“If you have an apple and I have an apple and we exchange these apples then you and I will still each have one apple. But if you have an idea and I have an idea and we exchange these ideas, then each of us will have two ideas.” George Bernard Shaw
A lot of people usually ask the question “How did you ever think of this concept?” or sometimes you are the one wondering “I wonder what the guys who created YOUtube were thinking about?”. These are very good questions to be asking, in fact if you are part of a group of people asking questions like this you are already well ahead of most of the population. The reason being, that you are beginning to question the world around you. I feel this was a major breakthrough for me, when I started questioning things and not just accepting them for what they were.
All ideas usually address a certain customer need or add value to a certain process to make it better. This is how I remember starting up my first business in university. I had a friend who was part of the student union and talking about a tender which he needed to get quotes for. It was for the basic printing of name cards. My partner and I decided that if we could get the basic machinery necessary we could provide a much greater value added service. This led to the launch of our first design and print company. In the years to come we helped them with a range of projects and being physically on campus we started to get orders from a lot of other student-based organizations. If you have identified a customer which has a current need you can fill and add extra value to it, you are well on your way to developing something which has great potential.
Open your eyes to the world around and be on the constant look out as to where there is a need and value can be created. Once you have got a vague idea that is the part which separates the doers from the talkers. This week I am going to take your through my thought process of how you can take a simple concept and rigorously test it to see if it can be made into reality. The process which I use is a mix of experience and lots of helpful tips I have got from books such as Innovation – Curtis Carlson, Purpose – Nikos Mourkagiannis and Execution – Bossidy Charan and Burk.

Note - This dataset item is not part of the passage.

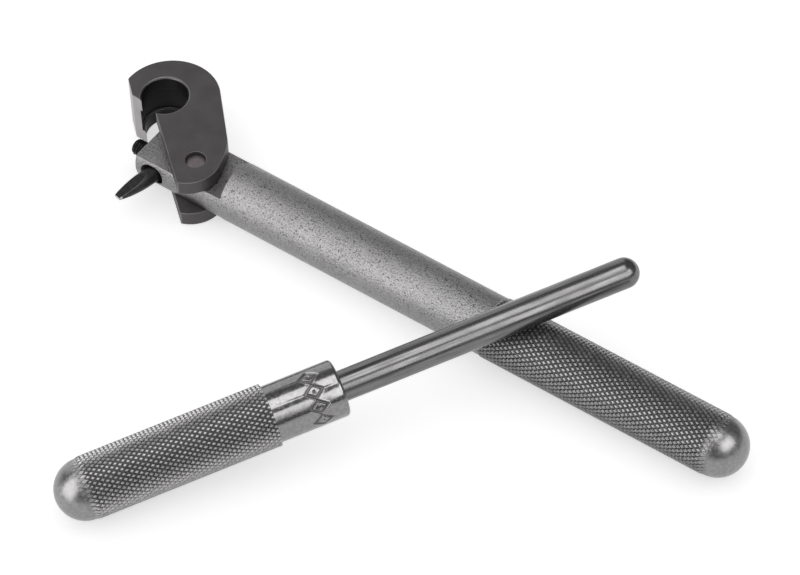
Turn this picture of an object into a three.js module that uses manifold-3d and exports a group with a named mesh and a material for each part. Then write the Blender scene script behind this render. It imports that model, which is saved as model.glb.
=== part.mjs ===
// Hook-head prying lever with its separate support rod. Millimetres, +Z up, standing on z = 0.
// The lever lies along +X from its hook to its domed butt; the support rod lies across it, its
// handle on the ground and its rod resting on the lever's grip.

import * as THREE from 'three';
import { mergeVertices } from 'three/addons/utils/BufferGeometryUtils.js';
import Module from 'manifold-3d';

const wasm = await Module();
wasm.setup();

// ---- lever bar; x is counted from the pivot, y and z from the bar's axis
const BAR_R = 7.94;
const GRIP_R = 8.17;
const BAR_END = -16.22;
const SHOULDER = 10.73;
const GRIP_START = 91.33;
const BUTT_CENTRE = 158.76;
const BUTT_R = 7.97;
const TONGUE_HALF = 3.55;
const PIVOT_Y = -2.69;

// ---- hook head; u runs from the pivot to the hook, w towards the mouth side
const HEAD_HALF = 7.94;
const SLOT_HALF = 3.75;
const SLOT_R = 21.5;
const HEAD_ANGLE = 140.2;
const BORE_CENTRE = [23.58, 2.74];
const BORE_R = 6.1;
const LIP_R = 5.85;
const GROOVE_R = 6.5;
const HOOK_CENTRE = [22.45, 1.65];
const HOOK_R = 13;
const MOUTH_SIDE = 6.27;
const HEEL_CENTRE = [0.9, 1.7];
const HEEL_R = 8.5;

// ---- pivot pin, chisel pin and its set screw
const PIN_R = 2.65;
const PIN_HALF = 7.1;
const CHISEL_R = 2.2;
const CHISEL_MOUTH = [-10.87, -7.94];
const CHISEL_ANGLE = 257.1;
const CHISEL_OUT = 11.2;
const CHISEL_IN = 10.5;
const HOLE_DEPTH = 13.8;
const HOLE_R = 2.65;
const HOLE_SHIFT = 0.7;
const SCREW_R = 2.2;
const SCREW_Y = -2.2;
const SCREW_OUT = -20.27;
const SCREW_IN = -12.6;

// ---- support rod; s is counted along its axis from the centre of the handle's dome
const DOME_R = 7.9;
const HANDLE_END = 48.95;
const COLLAR_R = 7.415;
const COLLAR_END = 67.6;
const ROD_R = 3.965;
const ROD_CENTRE = 143.7;
const SOCKET_START = 45.6;
const ROD_ANGLE = 57.48;
const ROD_TILT = 6.08;
const ROD_AT = [38.67, -98.39, 8.124 - GRIP_R];

const RUNNING = 0.06;
const PRESSED = 0.02;
const ROUND = 64;

const rad = THREE.MathUtils.degToRad;

// ---- closed solids and the operations on them

function solid(geometry) {
  const bare = geometry.index ? geometry.clone() : mergeVertices(geometry);
  bare.deleteAttribute('normal');
  bare.deleteAttribute('uv');
  const merged = mergeVertices(bare, 1e-4);
  const corner = merged.index.array;
  const kept = [];
  for (let i = 0; i < corner.length; i += 3) {
    const [a, b, c] = [corner[i], corner[i + 1], corner[i + 2]];
    if (a !== b && b !== c && c !== a) kept.push(a, b, c);
  }
  const vertProperties = new Float32Array(merged.attributes.position.array);
  if (signedVolume(vertProperties, kept) < 0) kept.reverse();
  const mesh = new wasm.Mesh({ numProp: 3, vertProperties, triVerts: new Uint32Array(kept) });
  return new wasm.Manifold(mesh);
}

function signedVolume(position, corner) {
  const point = (i) => new THREE.Vector3().fromArray(position, 3 * i);
  let six = 0;
  for (let i = 0; i < corner.length; i += 3) {
    const [a, b, c] = [point(corner[i]), point(corner[i + 1]), point(corner[i + 2])];
    six += a.dot(b.cross(c));
  }
  return six / 6;
}

function geometryOf(body) {
  const mesh = body.getMesh();
  const geometry = new THREE.BufferGeometry();
  geometry.setAttribute('position', new THREE.BufferAttribute(new Float32Array(mesh.vertProperties), 3));
  geometry.setIndex(new THREE.BufferAttribute(new Uint32Array(mesh.triVerts), 1));
  return geometry;
}

// A turned solid about the X axis from [x, radius] points that start and end on the axis.
function turned(points, segments = ROUND) {
  const profile = points.map(([x, r]) => new THREE.Vector2(r, x));
  return new THREE.LatheGeometry(profile, segments).rotateZ(-Math.PI / 2);
}

// The same about the Z axis, from [z, radius] points.
function turnedUpright(points, segments = ROUND) {
  const profile = points.map(([z, r]) => new THREE.Vector2(r, z));
  return new THREE.LatheGeometry(profile, segments).rotateX(Math.PI / 2);
}

function box(low, high) {
  const size = low.map((v, i) => high[i] - v);
  const middle = low.map((v, i) => (high[i] + v) / 2);
  return new THREE.BoxGeometry(...size).translate(...middle);
}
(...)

However the most important part of the process is the one discussed in this post. Identification of the idea and a deep commitment with enthusiasm about it is a defining part of this process. Without it I feel the spark is not there, so if you have come up with an idea then you should seek to discuss with as many people as possible. Talking with individuals with experience in that industry gets you insight which is priceless. Enthusiasm, passion & a constant interaction with others about this idea is vital to its success.If you are asked to join a team and be part of developing a concept then do as much research into the idea as possible. Think about different angles and permutations that it could work in. You have to be excited enough and get your blood flowing, then get your team together and………………now you are ready!